Stina Lisa Stenhagen (née Ställberg; 4 December 1916 – 26 March 1973) was a Swedish biochemist who was active in the fields of medical chemistry and chemical ecology. Together with her husband Einar Stenhagen she carried out groundbreaking research into the chemical composition of tubercular bacteria. In 1963, she was appointed professor of medical chemistry at University of Gothenburg, so becoming the institution's first female professor. She and her colleagues later applied gas chromatography and mass spectrometry to investigate how pheromones allow communications between insects as well as between insects and plants, developing interest in a field which became known as chemical ecology.

==Early life, education and family==
Born in Norrköping on 4 December 1916, Stina Ställberg was the daughter of the school principal Johan Alfred Ställberg and his wife Anna Emilian née Swensson. After qualifying for her school leaving certificate in Norrköping in 1936, she was admitted to Uppsala University where she graduated in medicine in 1939. She was then employed as an assistant in the university's medical chemistry department where she met Einar Stenhagen whom she married in 1942. The couple had three children.

==Career==
Together with her husband, Stina Stenhagen undertook research on the chemical composition of tubercular bacteria, initially concentrating of the chemical and physical properties of the fatty acids and their relationship to changes in the tissues. In particular, she published the results of her research in a thesis titled "Undersökning över optiskt aktiva former av högre fettsyror med förgrenade kolkedjor" (Investigation of optically active forms of higher fatty acids with branched carbon chains) for which she was promoted to the grade of docent in 1961. The same year, both she and her husband were awarded the Swedish Medical Society's Jubilee Prize for their work on the chemical composition of tubercular bacteria.

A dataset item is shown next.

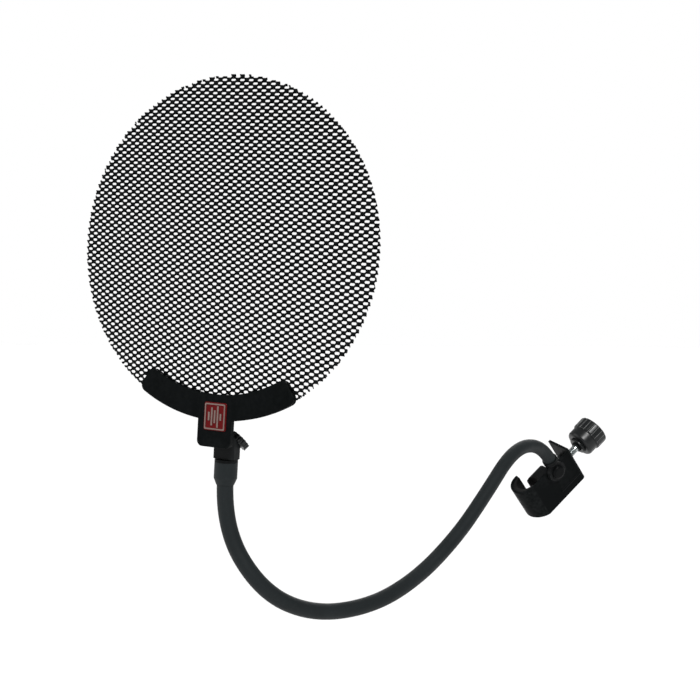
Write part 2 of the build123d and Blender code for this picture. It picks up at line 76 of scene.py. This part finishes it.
class Shader:
    """A principled material with a small node tree built by hand."""

    def __init__(self, name):
        self.material = bpy.data.materials.new(name)
        self.material.use_nodes = True
        self.tree = self.material.node_tree
        self.bsdf = self.tree.nodes["Principled BSDF"]
        self.coordinates = self.tree.nodes.new("ShaderNodeTexCoord").outputs["Object"]

    def node(self, kind, inputs=(), **settings):
        made = self.tree.nodes.new(kind)
        for key, value in settings.items():
            setattr(made, key, value)
        for socket, value in dict(inputs).items():
            if isinstance(value, bpy.types.NodeSocket):
                self.tree.links.new(value, made.inputs[socket])
            else:
                made.inputs[socket].default_value = value
        return made

    def link(self, source, socket):
        self.tree.links.new(source, self.bsdf.inputs[socket])

    def set(self, **values):
        for key, value in values.items():
            self.bsdf.inputs[key.replace("_", " ")].default_value = value

    def noise(self, scale, detail=3.0, roughness=0.5, vector=None):
        return self.node("ShaderNodeTexNoise", {
            "Vector": vector or self.coordinates, "Scale": scale, "Detail": detail, "Roughness": roughness,
        }).outputs["Fac"]

    def spread(self, value, low, high, start=0.3, end=0.7):
        """Maps a noise value to a number between low and high."""
        return self.node("ShaderNodeMapRange", {
            "Value": value, "From Min": start, "From Max": end, "To Min": low, "To Max": high,
        }).outputs["Result"]

    def mix(self, factor, a, b):
        """A colour between a and b."""
        made = self.node("ShaderNodeMix", {}, data_type="RGBA")
        for index, value in ((MIX_FACTOR, factor), (MIX_A, a), (MIX_B, b)):
            if isinstance(value, bpy.types.NodeSocket):
                self.tree.links.new(value, made.inputs[index])
            else:
                made.inputs[index].default_value = (*value[:3], 1)
        return made.outputs[MIX_RESULT]

    def bump(self, height, strength, distance, normal=None):
        inputs = {"Height": height, "Strength": strength, "Distance": distance}
        if normal:
            inputs["Normal"] = normal
        return self.node("ShaderNodeBump", inputs).outputs["Normal"]

    def edges(self, start, end):
        """A mask that is 1 on outward edges, from the mesh's own pointiness."""
        point = self.node("ShaderNodeNewGeometry").outputs["Pointiness"]
        return self.spread(point, 0.0, 1.0, start, end)


def powder_coat(name, dark, light, rough=(0.42, 0.58), specular=0.025):
    """Satin paint: an orange-peel bump, a slow change of tone, and a painted highlight that makes the edges
    lighter in patches.
    """
    s = Shader(name)
    s.set(Specular_IOR_Level=specular)
    slow = s.noise(45.0, 4.0, 0.6)
    tone = s.mix(s.spread(slow, 0, 1), dark, light)
    # painted highlight: the outward edges are coloured lighter, broken into noise patches
    edge_highlight = tuple(c * 2.2 + 0.008 for c in light)
    patches = s.spread(s.noise(400.0), 0.0, 0.8)
    edge_highlight_mask = s.node("ShaderNodeMath", {0: s.edges(0.53, 0.66), 1: patches}, operation="MULTIPLY")
    s.link(s.mix(edge_highlight_mask.outputs[0], tone, edge_highlight), "Base Color")
    s.link(s.spread(s.noise(160.0, 5.0, 0.6), *rough), "Roughness")
    peel = s.bump(s.noise(1500.0, 2.0, 0.45), 0.25, 0.00006)
    s.link(s.bump(slow, 0.06, 0.0006, peel), "Normal")
    return s.material


def metal(name, colour, rough, brush=(1.0, 1.0, 30.0), tarnish=0.12):
    """Plated or turned steel with fine lines and faint stains."""
    s = Shader(name)
    s.set(Metallic=1.0)
    stretched = s.node("ShaderNodeMapping", {"Vector": s.coordinates, "Scale": brush}).outputs["Vector"]
    fine = s.noise(900.0, 3.0, 0.6, stretched)
    stain = s.noise(220.0, 4.0, 0.6)
    darker = tuple(c * (1 - tarnish * 2.5) for c in colour)
    s.link(s.mix(s.spread(stain, 0, 1), colour, darker), "Base Color")
    s.link(s.spread(fine, *rough), "Roughness")
    s.link(s.bump(fine, 0.12, 0.00003), "Normal")
    return s.material


def moulded(name, dark, light, rough=(0.4, 0.55), grain=2600.0, strength=0.2, specular=0.4):
    """Moulded plastic or rubber with a spark-eroded grain and a painted highlight on its edges."""
    s = Shader(name)
    s.set(Specular_IOR_Level=specular)
    cells = s.node("ShaderNodeTexVoronoi", {"Vector": s.coordinates, "Scale": grain}).outputs["Distance"]
    slow = s.noise(90.0, 4.0, 0.55)
    tone = s.mix(s.spread(slow, 0, 1), dark, light)
    # painted highlight: the outward edges are coloured lighter
    s.link(s.mix(s.edges(0.52, 0.7), tone, tuple(c * 1.8 + 0.004 for c in light)), "Base Color")
    s.link(s.spread(s.noise(300.0, 4.0, 0.6), *rough), "Roughness")
    s.link(s.bump(cells, strength, 0.00005), "Normal")
    return s.material


def sheath_pvc():
    """Soft matt sheath shrunk over a wound core: faint turns and handling marks."""
    s = Shader("sheath_pvc")
    s.set(Specular_IOR_Level=0.14, Sheen_Weight=0.03, Sheen_Roughness=0.5)
    along = s.node("ShaderNodeUVMap", {}, uv_map="along").outputs["UV"]
    turns = s.node("ShaderNodeTexWave", {
        "Vector": along, "Scale": 80.0, "Distortion": 0.8, "Detail": 2.0, "Detail Scale": 2.0,
    }, wave_type="BANDS", bands_direction="X")
    slow = s.noise(40.0, 4.0, 0.6)
    tone = s.mix(s.spread(slow, 0, 1), (0.0072, 0.0098, 0.0106), (0.0104, 0.0134, 0.0146))
    dust = s.spread(s.noise(900.0, 4.0, 0.7), 0.0, 0.35, 0.55, 0.8)
    s.link(s.mix(dust, tone, (0.026, 0.031, 0.033)), "Base Color")
    s.link(s.spread(s.noise(120.0, 5.0, 0.65), 0.5, 0.68), "Roughness")
    ripple = s.bump(turns.outputs["Fac"], 0.10, 0.00012)
    s.link(s.bump(s.noise(1400.0, 3.0, 0.5), 0.22, 0.00005, ripple), "Normal")
    return s.material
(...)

In 1952, Stina Stenhagen became assistant professor of medical chemistry at Gothenburg's Medicinska högskolan (medical college) where she continued her research and became an enthusiastic teacher. In 1960, she was granted an honorary doctorate and became professor of medical chemistry, so becoming the first female professor at University of Gothenburg. Her research turned to pheromones which are responsible for chemical communication signals between insects and plants. Together with the entomologist Bertil Kullenberg, she applied gas chromatography and mass spectrometry to her investigation of the structure of their active chemical compounds.

==Death==
Stina Stenhagen died on 26 March 1973 in Mölndal.